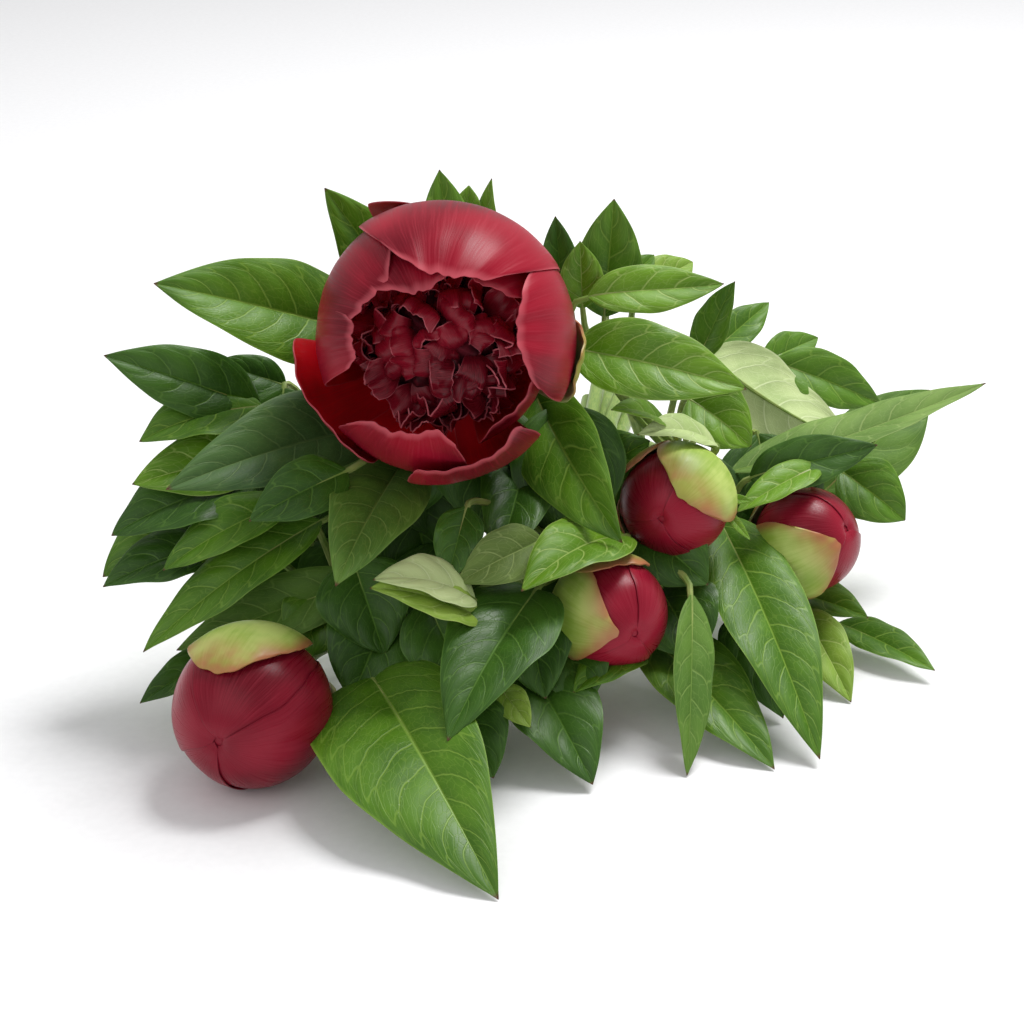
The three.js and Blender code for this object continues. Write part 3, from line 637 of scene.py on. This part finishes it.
# Small leaflets between the CAD's leaves: stem, start and tip from the bloom's centre in
# millimetres, width, arch near the base and near the tip, the way it faces and its tone.
LEAFLETS = [
    ("bloom", (7, 78, 14), (8, 80, 28), 11, (0, 1), FRONT, "bright"),
    ("bud_high", (70, 105, -20), (90, 120, -13), 18, (1, 2), FRONT, "light"),
    ("bud_high", (59, 100, -21), (75, 110, -7), 16, (1, 2), FRONT, "mid"),
    ("bud_right", (131, 42, -62), (100, 22, -71), 15, (2, 2), UP_FRONT, "bright"),
    ("bud_high", (93, 32, -50), (65, 14, -39), 15, (4, 5), UP_FRONT, "pale"),
    ("bud_high", (95, 18, -68), (104, 10, -76), 4, (1, 0), FRONT, "bright"),
    ("bud_high", (95, 20, -65), (105, 16, -64), 4, (1, 0), FRONT, "bright"),
    ("bud_high", (98, 12, -107), (115, -15, -131), 24, (3, 3), UP_FRONT, "deep"),
    ("bud_low", (66, -10, -108), (43, -36, -110), 20, (4, 4), UP_FRONT, "mid"),
    ("bud_low", (8, -12, -54), (2, -32, -72), 17, (1, 2), FRONT, "deep"),
    ("bud_front", (11, -32, -78), (-21, -46, -64), 22, (4, 5), UP_FRONT, "pale"),
    ("bud_front", (13, -36, -83), (-22, -48, -66), 20, (3, 4), UP_FRONT, "light"),
    ("bud_low", (33, -14, -65), (5, -32, -72), 20, (3, 3), FRONT, "olive"),
    ("bud_low", (32, -10, -83), (9, -28, -81), 18, (2, 3), FRONT, "olive"),
    ("bud_front", (-56, 52, -36), (-80, 46, -25), 15, (1, 1), FRONT, "deep"),
    ("bud_front", (-62, 30, -35), (-101, 8, -39), 26, (3, 4), UP_FRONT, "mid"),
    ("bud_front", (-62, 24, -50), (-103, 0, -51), 26, (3, 3), FRONT, "bright"),
    ("bud_front", (-64, 16, -56), (-110, -6, -67), 32, (3, 4), UP_FRONT, "deep"),
    ("bud_front", (-69, 10, -76), (-113, -12, -83), 26, (3, 4), UP_FRONT, "deep"),
    ("bud_front", (-51, 2, -58), (-92, -16, -75), 22, (3, 3), UP_FRONT, "mid"),
    ("bud_front", (-71, -10, -108), (-100, -32, -116), 16, (2, 2), UP_FRONT, "deep"),
    ("bud_low", (4, -40, -110), (17, -62, -127), 26, (3, 3), UP_FRONT, "deep"),
    ("bud_front", (-30, -6, -76), (-19, -28, -100), 34, (3, 3), FRONT, "deep"),
    ("bud_front", (-17, -12, -91), (-30, -36, -113), 36, (3, 3), FRONT, "deep"),
    ("bud_low", (-5, -18, -85), (9, -40, -110), 30, (3, 3), FRONT, "deep"),
    ("bud_front", (-38, -4, -88), (-48, -18, -107), 26, (2, 2), FRONT, "mid"),
    ("bloom", (-31, -10, -42), (-61, -32, -50), 22, (2, 3), FRONT, "deep"),
    ("bud_low", (19, -38, -107), (29, -52, -114), 12, (1, 1), FRONT, "light"),
    ("bud_low", (41, -16, -101), (47, -36, -116), 26, (2, 3), FRONT, "deep"),
    ("bud_high", (67, 16, -75), (89, -2, -87), 30, (3, 3), FRONT, "deep"),
    ("bud_high", (74, 10, -95), (86, -12, -110), 34, (3, 3), FRONT, "deep"),
    ("bud_high", (85, 52, -41), (106, 40, -54), 26, (3, 3), FRONT, "bright"),
    ("bud_high", (76, 28, -41), (56, 14, -30), 14, (2, 3), UP_FRONT, "bright"),
    ("bud_high", (53, 30, -59), (70, 26, -46), 22, (2, 2), FRONT, "mid"),
    ("bud_right", (111, 36, -111), (124, 10, -131), 28, (3, 3), FRONT, "deep"),
    ("bud_right", (142, 70, -76), (165, 60, -91), 26, (2, 2), FRONT, "mid"),
    ("bud_low", (26, -10, -89), (34, -38, -111), 30, (3, 3), FRONT, "deep"),
    ("bloom", (-16, 40, -26), (2, 30, -88), 46, (3, 4), FRONT, "deep"),
    ("bud_low", (34, 36, -30), (22, 26, -88), 46, (3, 4), FRONT, "deep"),
    ("bloom", (-14, 34, -56), (-4, 26, -108), 40, (3, 4), FRONT, "deep"),
    ("bud_front", (-44, 38, -50), (-34, 30, -104), 40, (3, 4), FRONT, "deep"),
]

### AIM
Copy out every line where the word "from" occurs.

### CORRECT RESPONSE
The three.js and Blender code for this object continues. Write part 3, from line 637 of scene.py on. This part finishes it.
# Small leaflets between the CAD's leaves: stem, start and tip from the bloom's centre in